Adrian Beltre (3B), Free Agent
After a breakout performance in 2010, Beltre will be looking to cash in for the long haul in 2011. After leaving Seattle, the third baseman put up MVP caliber numbers in 2010 for the Red Sox. He's a free agent once again this winter and the bidding could be intense. The Red Sox are likely the early favorites but that depends on what happens with catcher Victor Martinez and a possible trade for Adrian Gonzalez. Several other teams could use help at the hot corner, especially teams that value a good defensive third baseman like Beltre, but few will likely have the resources to bid on an aging slugger who could be resurrecting his career or just coming off a good season only to disappear like he did following his stellar 2004 campaign. Once again, the Angels could be a possibility as could be the Orioles, Dodgers, Tigers and Cardinals. I don't believe the Dodgers will bring him back and I can't see the Cardinals spending the money either. The Tigers are intriguing as they are probably going to let Ordonez walk without much of a struggle, making them a likely landing destination. The Orioles are looking for a power upgrade and Beltre could fit the bill because he already knows the divisional pitching staffs. The Red Sox would prefer to keep him but their priorities may lie elsewhere. Prediction: The Orioles will pay Beltre what it takes to bring him aboard. He will be a good fit for the O's if he keeps his form given the amount of good young talent they already have in place.

The other five names will be next to come!

Monday, October 25, 2010

Its World Series Time!!!

Well, its finally here: World Series Time! Aces Cliff Lee and Tim Lincecum will face off in game one in approximately 56 hours and I can barely contain myself. As a huge Giants fan, I wanted two things at the outset of the playoffs: 1, for the Giants to reach the World Series and, 2, for the Yankees to get beat by the Rangers (since I knew the Twins couldn't do it). In case you missed it, both of these things has come true and I am now squarely placed in a large conundrum. What the hell do you do when both of your favorites make it to the World Series?
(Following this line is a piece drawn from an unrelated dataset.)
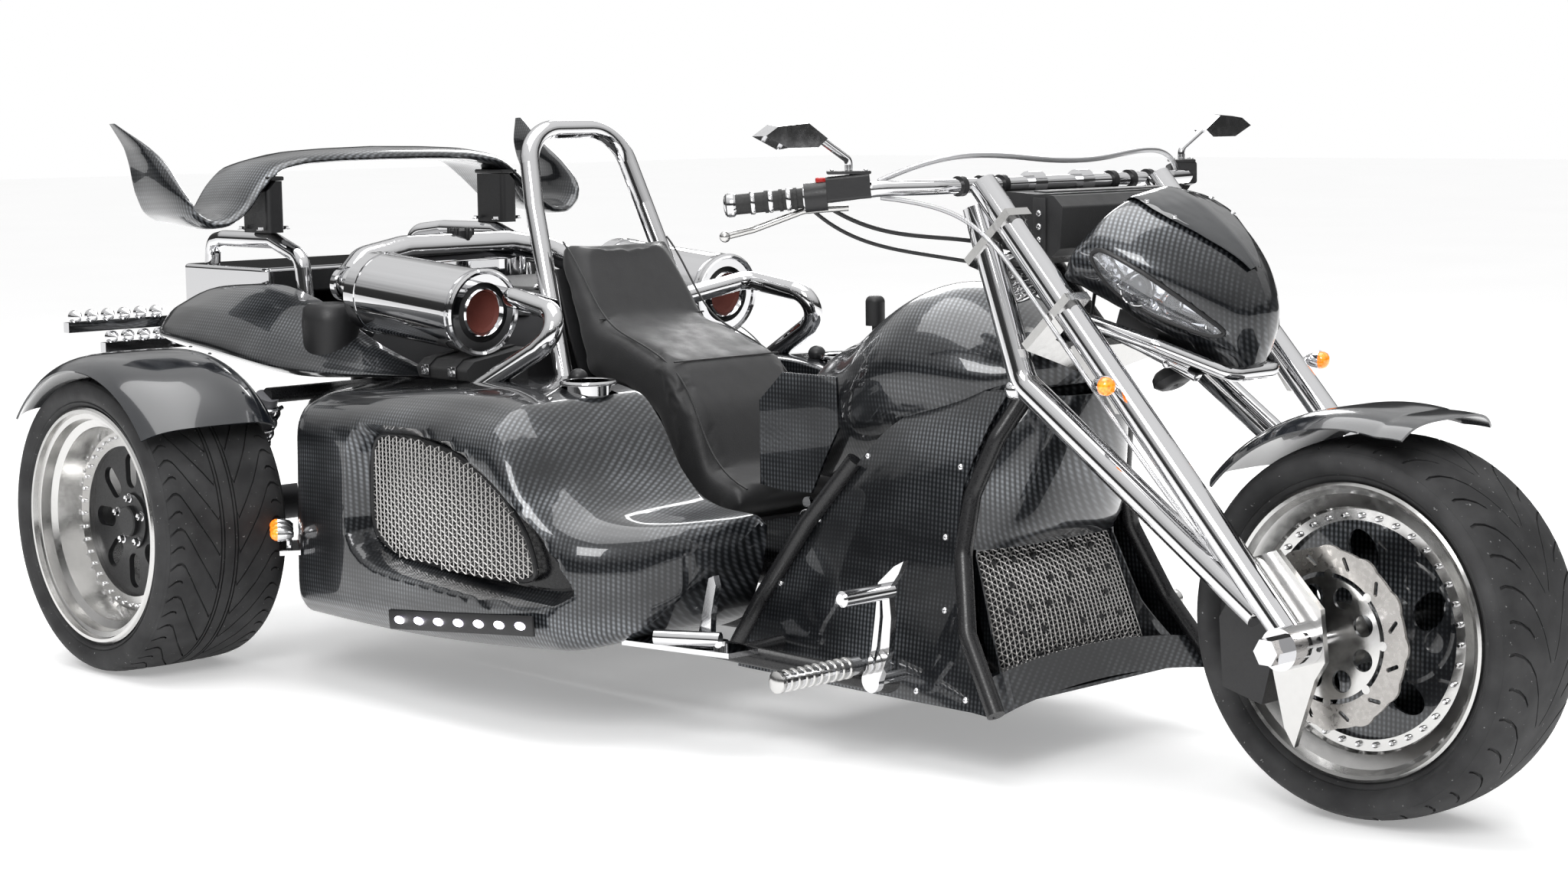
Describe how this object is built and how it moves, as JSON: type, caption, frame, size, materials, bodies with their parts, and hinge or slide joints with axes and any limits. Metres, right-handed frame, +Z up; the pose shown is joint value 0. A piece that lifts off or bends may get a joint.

Since I am ultimately a Giants fan to the core whereas I have recently picked up on the Rangers, I suppose I should address this problem from the San Francisco perspective. I love teams with strong pitching. Lincecum is truly "the Freak," Matt Cain is as steady as a rock and Brian Wilson is, well, Brian Wison . I can even admit, although somewhat grudgingly, that I enjoy Barry Zito's overpriced 12-6 curveball. But wait a sec, the Rangers have some outstanding chuckers, too. Cliff is the best post-season pitcher in recent history, CJ Wilson has made an amazing transformation from back-end bullpen guy to successful starter and Neftali Feliz has some wicked hair hanging out the back of is cap, not to mention a crazy ability to close games. From a pitching standpoint, the series is pretty even with an ever-so-slight nod going to San Francisco.
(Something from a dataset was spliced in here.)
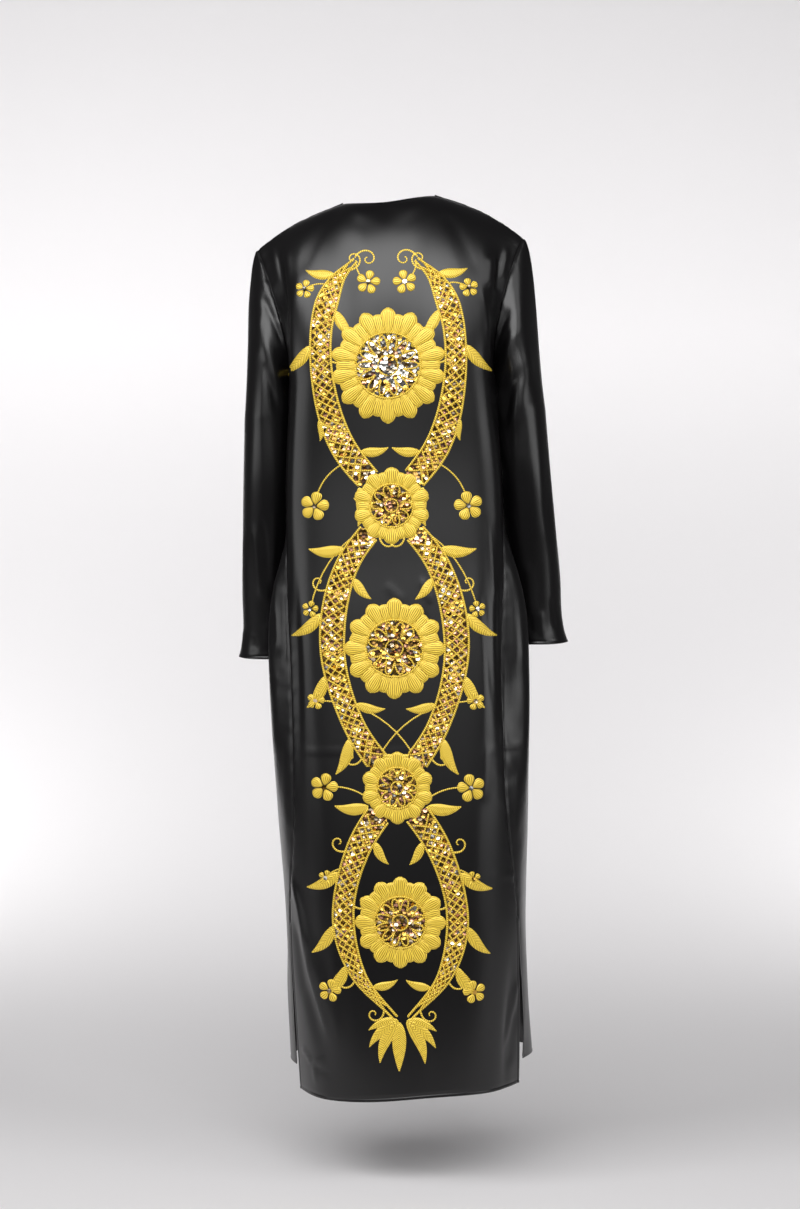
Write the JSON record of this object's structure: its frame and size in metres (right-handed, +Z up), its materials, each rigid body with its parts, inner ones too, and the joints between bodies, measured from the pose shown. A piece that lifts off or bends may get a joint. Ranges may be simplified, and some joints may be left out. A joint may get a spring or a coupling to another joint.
{
  "type": "duster coat",
  "caption": "Ankle-length collarless open-front duster coat in black satin, with long sleeves, side slits and gold flower embroidery down the back.",
  "frame": {"origin": "midway between the neck ends of the two shoulder seams, where the wearer's shoulders carry the coat", "axes": "+Z up along the standing coat, +Y out of its back, -Y out of its open front, +X to the wearer's left"},
  "size_m": [0.5246, 0.288, 1.3983],
  "materials": {
    "satin": "black duchess satin, soft sheen",
    "gold_embroidery": "gold thread satin stitch with pale gold sequins"
  },
  "bodies": {
    "root": {"back": "satin", "front_left": "satin", "front_right": "satin", "sleeve_left": "satin", "sleeve_right": "satin", "blossom_1": "gold_embroidery", "blossom_2": "gold_embroidery", "blossom_3": "gold_embroidery", "blossom_4": "gold_embroidery", "blossom_5": "gold_embroidery"}
  },
  "joints": []
}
I’ve always appreciated teams with an ability to do “the little things” like timely hitting, bunt a runner over and cash him in, hit the much-needed sacrifice fly or steal a base when necessary. Despite their offensive ineptitude at times, the Giants can do all of the things listed above. Bruce Bochy has had an innate ability to push all of the right buttons at all of the right times this post-season. With that said, there’s only one flaw here. The Rangers can hit the ball out of the park with insane regularity. Josh Hamilton, Nelson Cruz, Vladamir Guerrero and Ian Kinsler can all put the ball over the wall with authority. Even Bengie Molina, Michael Young and David Murphy can swat a big fly if one leaves a fastball out over the plate. The ability to hit homeruns with frequency eliminates the need to do “the little things.” The San Francisco pitching staff had better be nearly perfect because if they get down three, four or five runs or more, they will be in a nearly impossible situation because the offense lacks the ability to pick them up. There’s a big edge to the Rangers when it comes to the bats.

There are some intangibles in this series. The coaching staff’s are both solid, so that should be a push. One area I see things turning, however, is homefield advantage. There will be seven games in San Francisco’s AT&T Park, a beautiful ballpark if I may say so, and that should heavily favor the Giants. Sure the crowd will be cheering for the home team in those games, but the real advantage lies in the conditions at the park. AT&T is a tough park to hit a homerun in, especially this late in the season. Its often windy with the wind blowing in and the damp, coastal air has a way of knocking down fly balls. By the end of October and early November, these conditions will be at their most extreme. Since Texas relies on the thin Texas night air to hit so many of their homers, they will likely see a decrease in their ability to put the ball over the fence when the series is in San Francisco. This could be critical. The Giants are accustomed to the conditions and aren’t engineered to hit the long ball anyways, so the effects are pretty negligible to them. Add this to the difficulty some newcomers have in playing balls in Triples Corner and the Giants just might be able to win three of four at home. Last but not least is the fact that San Francisco is an awesome city while George “Dub-Ya” Bush owns the Rangers. The edge here is solidly in favor of the Giants since there are more games in San Francisco than Arlington.

Through it all, I see the Rangers taking this series, probably in five or six games. Best-case-scenario is the Giants pushing a game seven in which Cliff Lee and Tim Lincecum both pitch on three days rest with the wind blowing way in creating lots of fly ball outs for the Rangers while the Giants succeed at playing small-ball and stealing a home and clinching victory. But don’t bet on it. In all likelihood, Texas takes game one, the Giants game two and then the series goes to Arlington. There the Rangers will take game three, the Giants game four and the Rangers game five before the series goes back to San Fran. I believe the Rangers will take came six and win the series but, I could be wrong. I just don’t see the Giants being able to keep up offensively, especially against the incredible pitching wonder, Cliff Lee. Respecting both teams so much, there’s only one thing I know: it’s World Series Time and it’s going to be fun to watch!